Why it matters: The committee presented numbers showing a narrowing but still substantial deficit and described select‑file amendments that the panel says will close the remaining gap. That shortfall and the size of the state's cash reserve determine whether the budget meets the Legislature's constitutional duty to adopt a balanced plan.

The most immediate numbers in the blue budget book, Clements said, showed a projected general‑fund shortfall that had been reduced to about $262,000,000 after bills passed earlier in the session and after the committee identified additional revenues and savings. The economic forecasting board's April action, he said, reduced projected revenues earlier in the process; that change cut the previously projected ending balance from a negative $124,000,000 to a larger deficit before committee adjustments.

Committee members described the mix of steps planned to address the gap. The Appropriations report referenced 1) one‑time transfers and fund shifts that together total roughly $120,000,000 to the general fund, 2) a planned reduction in the cash reserve of about $132,000,000, and 3) other select‑file amendments that the committee said would restore the budget to near balance and leave the cash reserve at an estimated $690,000,000 (about 12.4 percent of recommended reserves in committee materials).

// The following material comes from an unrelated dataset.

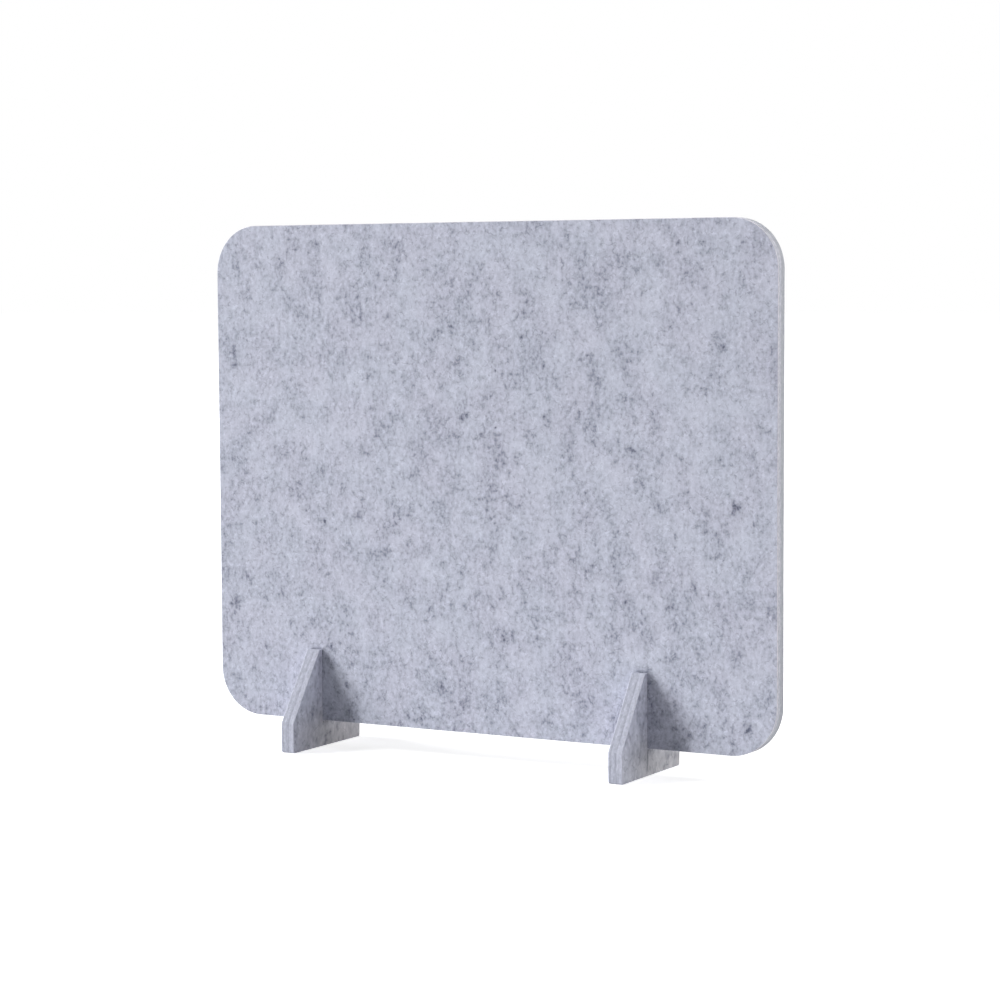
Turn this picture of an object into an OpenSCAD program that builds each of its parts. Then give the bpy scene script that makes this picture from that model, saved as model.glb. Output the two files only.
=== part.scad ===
// Free-standing desk divider cut from pressed acoustic felt board.
// One round-cornered panel stands in two slotted feet, with no hardware.
// The origin is on the table under the middle of the panel: +X runs along its
// width, the front faces -Y and +Z is up.

/* [Panel] */
// Width of the panel
panel_w = 500; // [320:10:1200]
// Height of the panel from its lower edge to its top edge
panel_h = 400; // [250:10:700]
// Thickness of the panel's board
panel_t = 12; // [6:0.5:15]
// Radius of the panel's four corners
panel_corner_r = 38; // [5:1:80]

/* [Feet] */
// Length of a foot, from front to back
foot_l = 98; // [70:1:160]
// Thickness of the feet's board
foot_t = 12; // [6:0.5:15]
// Height that a foot's two prongs reach up the panel
foot_grip = 58; // [40:1:90]
// Height of the web below the slot, which lifts the panel off the table
foot_web = 21; // [10:1:40]
// Height of a foot's upright ends, where its slants begin
foot_end_h = 24; // [10:1:35]
// Width of the flat tip left on each prong
foot_tip = 4; // [2:0.5:8]
// Radius of a foot's lower corners and of its shoulders
foot_corner_r = 2; // [0.5:0.5:5]
// Radius on the outer corner of each prong's tip
foot_tip_r = 1; // [0.25:0.25:1.5]

/* [Places of the feet] */
// Distance from the panel's left end to the middle of the left foot
left_foot_inset = 93.5; // [90:0.5:140]
// Distance from the panel's right end to the middle of the right foot
right_foot_inset = 112.5; // [90:0.5:140]

/* [Fit] */
// Gap between the panel and each wall of a foot's slot
slot_clearance = 0.1; // [0.05:0.05:0.3]

/* [Hidden] */

// Facets of a whole circle, and steps in the arc of one rounded corner
$fn = 96;
corner_steps = 8;

felt_color = [0.73, 0.74, 0.80];
foot_color = [0.70, 0.71, 0.77];

// The slot takes the panel's thickness, and its floor carries the lower edge
slot_w = panel_t + 2 * slot_clearance;
foot_top_w = slot_w + 2 * foot_tip;
foot_h = foot_web + foot_grip;
left_foot_x = left_foot_inset - panel_w / 2;
right_foot_x = panel_w / 2 - right_foot_inset;

// The direction from one point to another
function heading(from, to) = (to - from) / norm(to - from);

// The arc that rounds corner p between its neighbours, or p itself where r is 0
function rounded_corner(before, p, after, r) =
    r == 0 ? [p] :
    let (
        back = heading(p, before),
        on = heading(p, after),
        half_angle = acos(back * on) / 2,
        centre = p + heading([0, 0], back + on) * r / sin(half_angle),
        first = p + back * r / tan(half_angle) - centre,
        turn = (180 - 2 * half_angle) * sign(cross(-back, on))
    )
    [for (i = [0 : corner_steps])
        let (a = turn * i / corner_steps)
        centre + [first.x * cos(a) - first.y * sin(a), first.x * sin(a) + first.y * cos(a)]];

// An outline whose corners are [point, radius] pairs, in order round the shape
function rounded_outline(corners) =
    let (n = len(corners))
    [for (i = [0 : n - 1], p = rounded_corner(
        corners[(i + n - 1) % n][0], corners[i][0], corners[(i + 1) % n][0], corners[i][1])) p];

// A rectangle with round corners, standing on y = 0
module rounded_sheet(w, h, r) {
    translate([0, h / 2]) square([w - 2 * r, h], center = true);
    translate([0, h / 2]) square([w, h - 2 * r], center = true);
    for (side = [-1, 1], z = [r, h - r])
        translate([side * (w / 2 - r), z]) circle(r = r);
}

// Half of a foot's outline from the floor to the slot's corner, for either side
function foot_half(side) = [
    [[side * foot_l / 2, 0], foot_corner_r],
    [[side * foot_l / 2, foot_end_h], foot_corner_r],
    [[side * foot_top_w / 2, foot_h], foot_tip_r],
    [[side * slot_w / 2, foot_h], 0],
    [[side * slot_w / 2, foot_web], 0],
];

// A pair's corners in the opposite order
function reversed(list) = [for (i = [len(list) - 1 : -1 : 0]) list[i]];

// One foot: a fork with two sloping prongs that grip the panel between them
module foot() {
    color(foot_color)
    rotate([90, 0, 90])
    linear_extrude(height = foot_t, center = true)
    polygon(rounded_outline(concat(foot_half(1), reversed(foot_half(-1)))));
}

// The divider's board, whose lower edge rests on the floors of both slots
module panel() {
    color(felt_color)
    translate([0, 0, foot_web])
    rotate([90, 0, 0])
    linear_extrude(height = panel_t, center = true)
    rounded_sheet(panel_w, panel_h, panel_corner_r);
}

// The foot under the left end, as seen from the front
module left_foot() {
    translate([left_foot_x, 0, 0]) foot();
}

// The foot under the right end
module right_foot() {
    translate([right_foot_x, 0, 0]) foot();
}

panel();
left_foot();
right_foot();
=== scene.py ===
"""A free-standing desk divider of pressed acoustic felt.

One round-cornered board stands in two slotted feet that are cut from the same
board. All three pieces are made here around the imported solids, in metres: +X
runs along the board, the front faces -Y and +Z is up.
"""

import math

import bpy
import numpy as np
from mathutils import Matrix, Vector, noise


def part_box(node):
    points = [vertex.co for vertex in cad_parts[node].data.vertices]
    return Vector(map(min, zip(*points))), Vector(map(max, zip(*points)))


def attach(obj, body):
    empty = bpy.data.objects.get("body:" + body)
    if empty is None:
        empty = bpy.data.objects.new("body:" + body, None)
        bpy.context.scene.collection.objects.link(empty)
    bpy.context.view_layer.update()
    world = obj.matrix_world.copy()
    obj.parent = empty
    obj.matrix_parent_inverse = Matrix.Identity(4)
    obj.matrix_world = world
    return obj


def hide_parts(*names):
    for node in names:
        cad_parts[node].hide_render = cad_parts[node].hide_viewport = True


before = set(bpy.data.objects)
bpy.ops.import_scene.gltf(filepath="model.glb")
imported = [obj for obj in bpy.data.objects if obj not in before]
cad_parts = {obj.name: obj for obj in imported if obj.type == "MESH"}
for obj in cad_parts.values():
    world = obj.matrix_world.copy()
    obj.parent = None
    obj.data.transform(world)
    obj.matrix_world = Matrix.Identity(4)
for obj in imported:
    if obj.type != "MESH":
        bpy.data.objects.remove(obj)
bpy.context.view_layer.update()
MM = 0.001

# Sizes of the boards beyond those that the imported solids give
PANEL_CORNER_R = 38 * MM
FOOT_WEB = 21 * MM
FOOT_END_H = 24 * MM
FOOT_TIP = 4 * MM
FOOT_CORNER_R = 2 * MM
FOOT_TIP_R = 1 * MM
# Half of a slot's width, with its clearance
SLOT_HALF = 6.1 * MM

# The arris that the knife leaves, and the shallow lines between the board's plies
ARRIS_R = 0.6 * MM
ARRIS_STEPS = 4
PLY_SHARES = (0.4, 0.78)
PLY_DEPTH = 0.09 * MM
PLY_HALF_WIDTH = 0.3 * MM

# Sizes of the meshes' cells
PANEL_CELL = 3.2 * MM
FOOT_CELL = 1.6 * MM
ARC_STEPS = 3

# The mesh's columns between a slot's corners, and how little counts as beyond a height
SLOT_COLUMNS = 4
JUST_BEYOND = 1.0001
# Where the faces of a piece turn by more than this, its shading has a sharp edge
SHARP_ANGLE = math.radians(50)

# The knife's overcuts at a slot's corners: their section, how far they run down below the
# front and the rear corner, and how far the right foot's would drift by the underside
KERF_HALF_WIDTH = 0.45 * MM
KERF_DEPTH = 1.2 * MM
LEFT_OVERCUTS = (3 * MM, 2 * MM)
RIGHT_OVERCUTS = (17 * MM, 2 * MM)
RIGHT_LEAN = 1.5 * MM

# Felt, whose colours are written as shares of a screen's white
FELT_LIGHT = (0.805, 0.817, 0.874, 1)
FELT_DARK = (0.390, 0.401, 0.467, 1)
SCREEN_GAMMA = 2.25
# How much dark fibre shows where its clouds are at their middle level
FELT_DARK_SHARE = 0.204
# Each layer of its clouds: wavelength, stretch along the height, and strength
FELT_CLOUDS = (
    (1.4 * MM, 1.2, 1.2),
    (2.8 * MM, 1.3, 1.95),
    (5.6 * MM, 1.4, 1.3),
    (11 * MM, 1.35, 1.4),
    (24 * MM, 1.3, 0.75),
    (70 * MM, 1.2, 0.5),
)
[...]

Several senators pressed and explained tradeoffs during floor debate. Senator Raybould and others urged preserving longer‑term investments such as the Perkins County Canal and a planned new penitentiary, arguing those projects protect Nebraska's future water and corrections capacity. Senator Von Gillard and others said the committee had faced shifting revenue forecasts but that the budget still projects revenue growth in coming years.

The committee amendment also incorporates nine bills summarized in the committee materials, including: increases for special education and K‑12 state aid, restored biomedical research funding ($15,000,000 per year), Project Health funding drawn from the tobacco settlement cash fund ($50,000,000 per year for two years), and several targeted appropriations (for example, support for nonprofit food banks from TANF and an appropriation tied to a federally qualified health center in Norfolk). The committee print and the blue budget book list these items and their sources.

Clements and other committee members stressed the absence of an across‑the‑board cut to agency salaries; the committee funded planned salary increases and health insurance increases for state employees. The budget materials show specific adjustments for the Supreme Court, the University of Nebraska system, and other large programs.

What remains: The committee said select‑file amendments will be introduced to reflect the April forecast and to implement specific transfers and savings; those amendments had not been adopted on the floor at the time of the session transcript. The bill remains on general file for further debate and amendment.

Ending: Senators on both sides thanked Appropriations staff and committee members for the work required to produce the package and said they would continue debating the bill and select‑file changes in the days ahead.